Recent factory disasters, such as the Tazreen fire and the Rana Plaza collapse that together took the lives of 1,200 people, have prompted the IFC to identify innovative ways to improve the garment sector in developing countries. While traditional audits and supervision are important to ensure environmental and social compliance, we must move to the next stage and create the financial incentives for suppliers to upgrade their processes and factories. To demonstrate that this is possible, IFC partnered with Levi Strauss – one of the largest apparel companies and a leader on environmental and social standards in its supply chain – to roll out a new kind of supplier financing product.

Using our $500m Global Trade Supplier Finance Program we are providing short-term finance to emerging-market suppliers. The key is to offer lower interest rates to suppliers who score better on Levi Strauss’ sophisticated evaluation system for labour, health, safety, and environmental performance. The program works on a sliding scale – as suppliers improve their environmental and social performance, they are rewarded with lower interest rates, reducing the cost of their working capital. In short: the higher the supplier’s score, the more they will save. Through this innovative partnership, Levi’s suppliers have access to cheaper capital than they could otherwise obtain in their home country. Moreover, the benefits go beyond monetary savings. Suppliers can differentiate themselves from competitors through positive environmental and social scores. This is a win-win solution for all parties, including international buyers, who want to improve safety and working conditions in their supply chains.

IFC has also been spearheading other partnerships to make positive changes in the textile and garment sector. In 2007, we launched the Better Work Program with ILO to improve labour standard compliance in global supply chains, both to protect workers’ rights and to help enterprises become more competitive.

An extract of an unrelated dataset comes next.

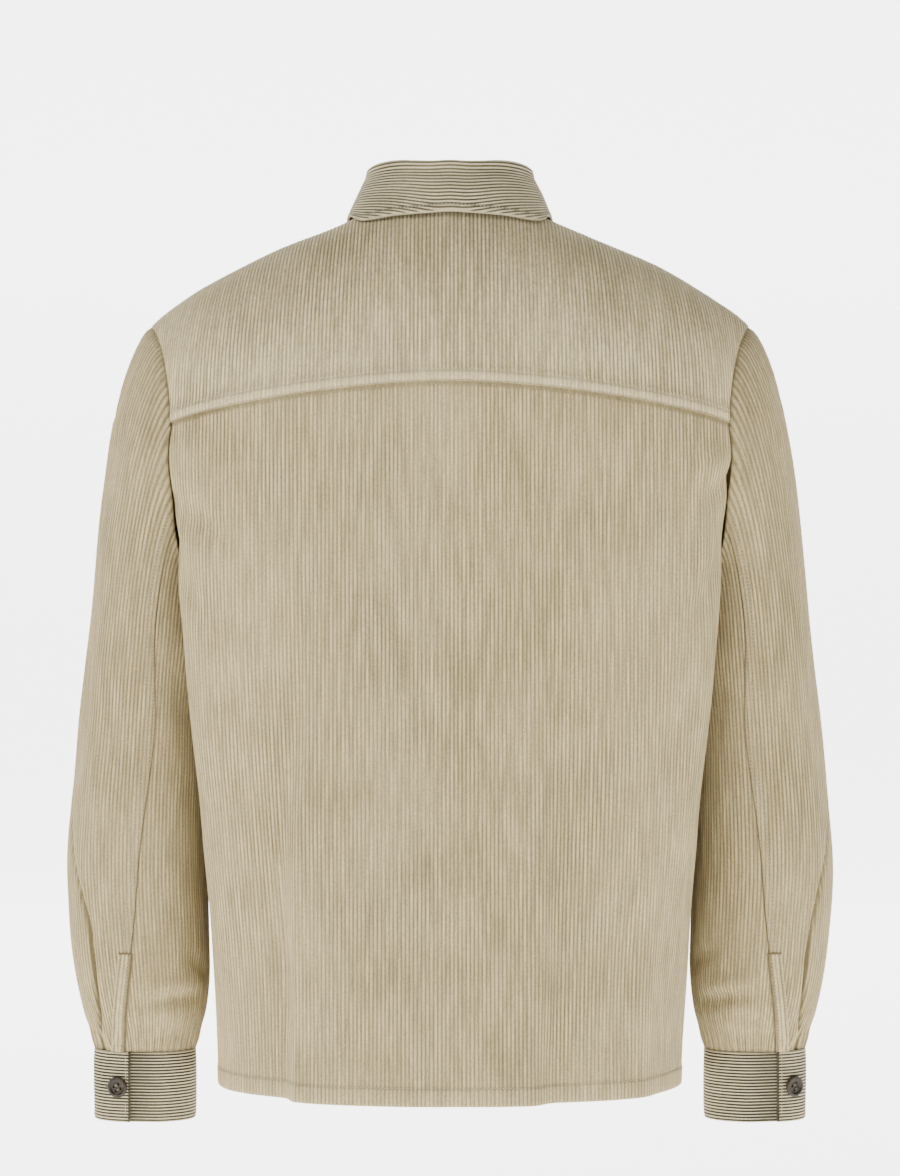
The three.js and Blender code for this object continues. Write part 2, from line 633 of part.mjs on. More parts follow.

The program, which is currently active in eight countries, focuses on scalable and sustainable solutions that build cooperation between governments, employer and worker organisations, and international buyers.

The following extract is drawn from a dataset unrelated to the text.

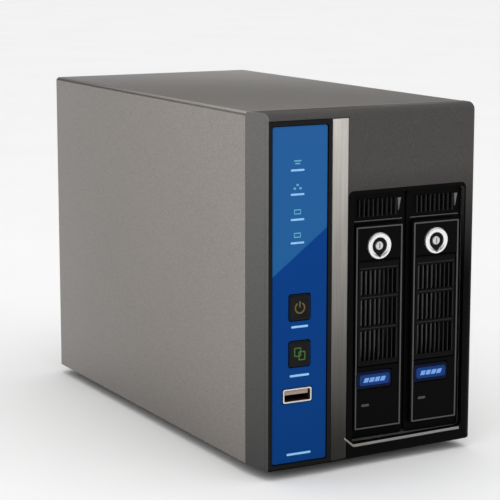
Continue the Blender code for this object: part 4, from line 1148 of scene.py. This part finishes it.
def make_esata():
    for number in (1, 2):
        s = Span(f"esata_socket_{number}")
        rear = s.y[1]
        cavity = slab(around(s.cx, 1.6), around(s.cz, 6.2), 0.5, rear - 5.0, rear + 2.0)
        depth = (rear - 6.0, rear - 0.7)
        tongue = box(around(s.cx - 0.5, 0.5), depth, around(s.cz, 5.2))
        hook = box((s.cx - 1.0, s.cx + 0.7), depth, around(s.cz + 4.8, 0.4))
        shell = tapered(s, [(s.y[0], 0.0, 1.6), (rear - 0.25, 0.0, 1.6), (rear, 0.25, 1.4)])
        make(f"esata_shell_{number}", ESATA_RED, [shell], [(CUT, cavity)], [f"esata_socket_{number}"],
             bevel=0.1)
        # painted highlight on the rim and painted shade on the tongue
        rim = inset_slab(s, 0.3, 1.35, rear - 0.3, rear + 0.05)
        inner = inset_slab(s, 0.75, 1.0, rear - 1.0, rear + 1.0)
        make(f"esata_rim_{number}", ESATA_RIM_HIGHLIGHT, [rim], [(CUT, inner)], bevel=0.06)
        make(f"esata_tongue_{number}", ESATA_SHADE, [tongue], [(ADD, hook)], bevel=0.08)
        pins = [box((s.cx - 0.1, s.cx + 0.05), (rear - 4.8, rear - 1.5), around(s.cz + (i - 3) * 1.3, 0.3))
                for i in range(7)]
        make(f"esata_pins_{number}", GILT, pins)


def make_terminal():
    s = Span("terminal_block")
    rear = s.y[1]
    ways = [s.z[0] + 2.4 + 3.8 * i for i in range(5)]
    entry_x, screw_x = s.cx - 2.1, s.cx + 2.1
    entries = [slab(around(entry_x, 1.35), around(z, 1.25), 0.25, rear - 5.4, rear + 1.0)
               for z in ways]
    wells = [rod("Y", (screw_x, z), 1.4, rear - 0.8, rear + 1.0, 24) for z in ways]
    grooves = [box((s.x[0] - 1.0, s.x[1] + 1.0), (rear - 0.4, rear + 1.0), around((a + b) / 2, 0.14))
               for a, b in zip(ways, ways[1:])]
    make("terminal_body", TERMINAL, [slab(s.x, s.z, 0.4, *s.y)],
         [(CUT, *entries), (CUT, *wells), (CUT, *grooves)], ["terminal_block"], bevel=0.12)
    for i, z in enumerate(ways, 1):
        make(f"terminal_screw_{i}", DARK_STEEL,
             [lathe("Y", (screw_x, z), [(rear - 1.2, 1.2), (rear - 0.45, 1.2), (rear - 0.35, 1.05)], 24)],
             [(CUT, box(around(screw_x, 1.3), (rear - 0.65, rear), around(z, 0.2)))])
        make(f"terminal_clamp_{i}", MATTE_BLACK,
             [box(around(entry_x, 1.2), (rear - 5.5, rear - 3.6), around(z, 1.1))], bevel=0.08)


def make_power_inlet():
    s = Span("dc_inlet")
    centre, rear = (s.cx, s.cz), s.y[1]
    body = tapered(s, [(s.y[0], 0.0, 0.5), (rear - 0.3, 0.0, 0.5), (rear, 0.25, 0.4)])
    funnel = loft("Y", [(rear - 9.9, circle(*centre, 3.2, 40)), (rear - 0.5, circle(*centre, 3.2, 40)),
                        (rear + 0.2, circle(*centre, 3.75, 40))])
    make("inlet_housing", MATTE_BLACK, [body], [(CUT, funnel)], ["dc_inlet"], bevel=0.12)
    pin = [(rear - 9.9, 1.0), (rear - 1.5, 1.0), (rear - 1.15, 0.85), (rear - 0.95, 0.5)]
    make("inlet_pin", SCREW, [lathe("Y", centre, pin, 24)])
    ring = lathe("Y", centre, [(rear - 9.8, 3.15), (rear - 4.2, 3.15)], 40)
    make("inlet_sleeve", DARK_STEEL, [ring], [(CUT, rod("Y", centre, 2.85, rear - 9.0, rear, 40))])


def make_small_rear_parts():
    blank, reset = Span("slot_blank"), Span("reset_button")
    plate = slab(around(blank.cx, 3.5), around(blank.cz, 12.5), 0.9, blank.y[1] - 0.9, blank.y[1])
    ribs = [slab(around(blank.cx, 2.2), around(blank.cz + (i - 3.5) * 2.7, 0.55), 0.4, blank.y[1] - 0.45,
                 blank.y[1] + 1.0, steps=2) for i in range(8)]
    plug = box(around(blank.cx, 2.5), (blank.y[0], blank.y[1] - 0.5), around(blank.cz, 10.7))
    make("blank_cover", MATTE_BLACK, [plate], [(ADD, plug), (CUT, *ribs)], ["slot_blank"], bevel=0.12)
    cap = [(reset.y[1] - 2.6, 1.5), (reset.y[1] - 0.3, 1.5), (reset.y[1] - 0.08, 1.35), (reset.y[1], 1.0)]
    make("reset_cap", MATTE_BLACK, [lathe("Y", (reset.cx, reset.cz), cap, 24)],
         [(ADD, rod("Y", (reset.cx, reset.cz), 0.8, reset.y[0], reset.y[1] - 2.0, 16))], ["reset_button"],
         body="reset_button")
    for i in (1, 2):
        make_screw(f"case_screw_{i}", BLACK_SCREW, f"cover_screw_{i}", 35.0 * i)


# ---- fan

def fan_blade(centre, hub, tip, middle, angle):
    """Swept, twisted blade, thinner at its edges, from inside the hub to near the bore."""
    turn = math.radians(angle)
    rings = []
    spans, chords = 7, 6
    for i in range(spans + 1):
        share = i / spans
        radius = hub + (tip - hub) * share
        pitch = math.radians(52 - 22 * share)
        half = 5.2 + 3.2 * share
        sweep = 2.6 * share * share
        upper, lower = [], []
        for j in range(chords + 1):
            u = -1 + 2 * j / chords
            camber = 0.9 * (1 - u * u)
            for side, row in ((1, upper), (-1, lower)):
                lift = camber + side * 0.55 * (1 - 0.45 * u * u)
                row.append((sweep + u * half * math.cos(pitch) - lift * math.sin(pitch),
                            middle + u * half * math.sin(pitch) + lift * math.cos(pitch)))
        rings.append((radius, upper + lower[::-1]))
    verts, faces = loft("X", rings)
    turned = []
    for radius, tangent, y in verts:
        turned.append((centre[0] + radius * math.cos(turn) - tangent * math.sin(turn), y,
                       centre[1] + radius * math.sin(turn) + tangent * math.cos(turn)))
    return turned, faces


def make_fan():
    s, rotor = Span("fan_frame"), Span("fan_rotor")
    centre = (s.cx, s.cz)
    front, back = s.y
    screws = [Span(f"fan_screw_{i}") for i in range(1, 5)]
    bores = [rod("Y", (screw.cx, screw.cz), 2.1, front - 2, back + 2, 24) for screw in screws]
    mouth = loft("Y", [(front - 1, circle(*centre, 30.4, 72)), (front + 2.5, circle(*centre, 29.4, 72)),
                       (back - 3.0, circle(*centre, 29.4, 72)), (back + 1, circle(*centre, 31.2, 72))])
    waists = []
    for side in (-1, 1):
        waists.append(box((s.x[0] - 2, s.x[1] + 2), (front + 5, back - 5),
                          sorted((s.cz + side * (s.z[1] - s.cz - 1.4), s.cz + side * 40.0))))
        waists.append(box(sorted((s.cx + side * (s.x[1] - s.cx - 1.4), s.cx + side * 40.0)),
                          (front + 5, back - 5), (s.z[0] - 2, s.z[1] + 2)))
    arms = []
    for angle in (0, 90, 180, 270):
        along = (math.cos(math.radians(angle)), math.sin(math.radians(angle)))
        across = (-along[1], along[0])
        ends = [(centre[0] + along[0] * r + across[0] * w, centre[1] + along[1] * r + across[1] * w)
                for r, w in ((9.0, -1.5), (30.3, -1.5), (30.3, 1.5), (9.0, 1.5))]
        arms.append(prism("Y", ends, front, front + 2.4))
    make("fan_housing", FAN_PLASTIC, [slab(s.x, s.z, 3.0, front, back)],
         [(CUT, mouth), (CUT, *bores), (CUT, *waists[:2]), (CUT, *waists[2:]), (ADD, *arms[:2]),
          (ADD, *arms[2:]), (ADD, rod("Y", centre, 13.0, front, front + 2.4, 48))], ["fan_frame"],
         bevel=0.25)

    middle = rotor.cy
    hub_front, hub_back = 84.2, rotor.y[1]
    hub = [(hub_front, 12.4), (hub_back - 1.5, 12.4), (hub_back - 0.6, 12.15), (hub_back - 0.1, 11.4),
           (hub_back, 10.6)]
    blades = [(ADD, fan_blade(centre, 10.0, 27.0, middle, 360 * i / 7)) for i in range(7)]
    make("fan_hub", FAN_PLASTIC, [lathe("Y", centre, hub, 64)], blades, ["fan_rotor"], bevel=0.1,
         body="fan")
    for i in range(4):
        band = arc_band(centre, 10.9, 1.5, 90 * i + 14, 90 * i + 68, 14)
        make(f"fan_ring_{i + 1}", FAN_RING, [prism("Y", band, hub_back - 0.4, hub_back + 0.15)], bevel=0.08,
             body="fan")
    disc = [(hub_back - 0.1, 8.6), (hub_back + 0.1, 8.6)]
    make("fan_label", FAN_LABEL, [lathe("Y", centre, disc, 48)], body="fan")
    for i in range(1, 5):
        make_screw(f"fan_bolt_{i}", DARK_STEEL, f"fan_screw_{i}", 25.0 * i)


# ---- inside

def make_backplane_parts():
    """Small components on the backplane, seen when a tray is out."""
    plane = Span("backplane")
    for number in (1, 2):
        c = Span(f"sata_connector_{number}")
        for i in range(5):
            z = c.z[1] + 6.0 + 7.0 * i
            spot = box((c.cx - 9.5, c.cx - 7.3), (plane.y[0] - 1.0, plane.y[0] + 0.1), around(z, 1.6))
            make(f"backplane_part_{number}_{i + 1}", CHIP, [spot], bevel=0.1)
        can = lathe("Y", (c.cx - 8.5, c.z[0] + 6.0), [(plane.y[0] + 0.1, 3.0), (plane.y[0] - 5.0, 3.0),
                                                     (plane.y[0] - 5.5, 2.6)], 28)
        make(f"backplane_can_{number}", ALUMINIUM, [can])


# ---- build

make_cover()
make_feet()
make_bezel()
make_indicator_panel()
make_buttons()
make_front_usb()
for tray in (1, 2):
    make_tray_face(tray)
    make_lever(tray)
    make_tab(tray)
    make_lock(tray)
    make_sled(tray)
    make_drive(tray)
make_rear_panel()
make_top_plate()
make_network_block()
make_esata()
make_terminal()
make_power_inlet()
make_small_rear_parts()
make_fan()
make_backplane_parts()
for look, names in ((REAR_PAINT, ["base_pan"]),
                    (ZINC, ["cage_side_left", "cage_side_right", "cage_roof", "cage_floor"]),
                    (BOARD, ["mainboard", "front_board", "backplane"]),
                    (MATTE_BLACK, ["sata_connector_1", "sata_connector_2"]),
                    (ALUMINIUM, ["heatsink"]),
                    (CLEAR, ["light_guide"])):
    dress(look, *[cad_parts[node] for node in names])


# ---- floor, light and camera

def add_floor():
    n = Nodes("floor")
    n.link(n.blend(n.ranged(n.noise(6.0, 2.0), 0.0, 1.0), (0.90, 0.90, 0.90), (0.92, 0.92, 0.92)),
           n.surface.inputs["Base Color"])
    n.link(n.ranged(n.noise(40.0), 0.7, 0.8), n.surface.inputs["Roughness"])
    floor = raw_object("floor", [box((-6000.0, 6000.0), (-6000.0, 6000.0), (-20.0, 0.0))])
    floor.data.materials.append(n.material)


def add_light(name, place, aim, width, height, power, mirrored=True):
    data = bpy.data.lights.new(name, "AREA")
    data.shape = "RECTANGLE"
    data.size, data.size_y = width, height
    data.energy = power
    light = bpy.data.objects.new(name, data)
    light.location = place
    light.rotation_euler = (Vector(aim) - Vector(place)).to_track_quat("-Z", "Y").to_euler()
    light.visible_glossy = mirrored
    bpy.context.scene.collection.objects.link(light)


def add_world(backdrop, low, overhead):
    """White studio dome: a pale backdrop just above the floor, dim over that and bright overhead."""
    world = bpy.data.worlds.new("studio")
    world.use_nodes = True
    tree = world.node_tree
    direction = tree.nodes.new("ShaderNodeTexCoord")
    split = tree.nodes.new("ShaderNodeSeparateXYZ")
    tree.links.new(direction.outputs["Generated"], split.inputs["Vector"])
    total = tree.nodes.new("ShaderNodeMath")
    for socket, limits in enumerate(((0.10, 0.16, backdrop - low, 0.0), (0.3, 1.0, low, overhead))):
        ramp = tree.nodes.new("ShaderNodeMapRange")
        tree.links.new(split.outputs["Z"], ramp.inputs["Value"])
        set_range(ramp, *limits)
        tree.links.new(ramp.outputs["Result"], total.inputs[socket])
    background = tree.nodes["Background"]
    background.inputs["Color"].default_value = (1.0, 1.0, 1.0, 1.0)
    tree.links.new(total.outputs["Value"], background.inputs["Strength"])
    bpy.context.scene.world = world


CAMERA_AZIMUTH = -28.1           # degrees round from the front, towards the left side
CAMERA_PITCH = 9.9
CAMERA_DISTANCE = 0.84           # to the middle of the case
LENS_LENGTH = 131.0              # on a 36 mm wide sensor

add_floor()
add_world(0.90, 0.12, 1.75)
centre = (CAD_BOX[0] + CAD_BOX[1]) / 2
add_light("key", (-1.2, -1.0, 0.55), centre, 1.0, 0.8, 5.0)
add_light("front_fill", (0.6, -1.4, 0.5), centre, 1.2, 0.8, 4.0, mirrored=False)
bpy.context.scene.view_settings.view_transform = "Standard"

camera = bpy.data.objects.new("camera", bpy.data.cameras.new("camera"))
azimuth, pitch = math.radians(CAMERA_AZIMUTH), math.radians(CAMERA_PITCH)
camera.location = centre + CAMERA_DISTANCE * Vector((math.sin(azimuth) * math.cos(pitch),
                                                     -math.cos(azimuth) * math.cos(pitch), math.sin(pitch)))
camera.rotation_euler = (centre - camera.location).to_track_quat("-Z", "Y").to_euler()
camera.data.lens = LENS_LENGTH
camera.data.clip_start = 0.01
bpy.context.scene.collection.objects.link(camera)
bpy.context.scene.camera = camera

In Bangladesh, where the garment and textile sector accounts for 80 percent of export earnings and employs 4.2 million workers in 4,500 factories, we launched the program following eighteen months of collaboration with the government to improve national labor laws and develop the national “Framework for Continuous Improvement.”  The objectives are to provide assessments of factory compliance with national law and international core labor standards, and to report the findings in a transparent manner, as well as to provide advisory support for factories to make improvements.

These kinds of partnership between governments, employers, unions, buyers, and other industry stakeholders can bring about sustainable change in the garment sector by helping factories improve working conditions, and foster factory-level capacity for worker-management relations. We hope that other major international apparel brands will follow the lead of Levi Strauss and other countries will emulate the example of Bangladesh and sign on to the Better Work Program.  It’s the right thing to do and also makes good business sense.

Olaf Schmidt is Global Sector Lead of Retail, Real Estate & Hotel Investments at IFC, the private sector arm of the World Bank Group.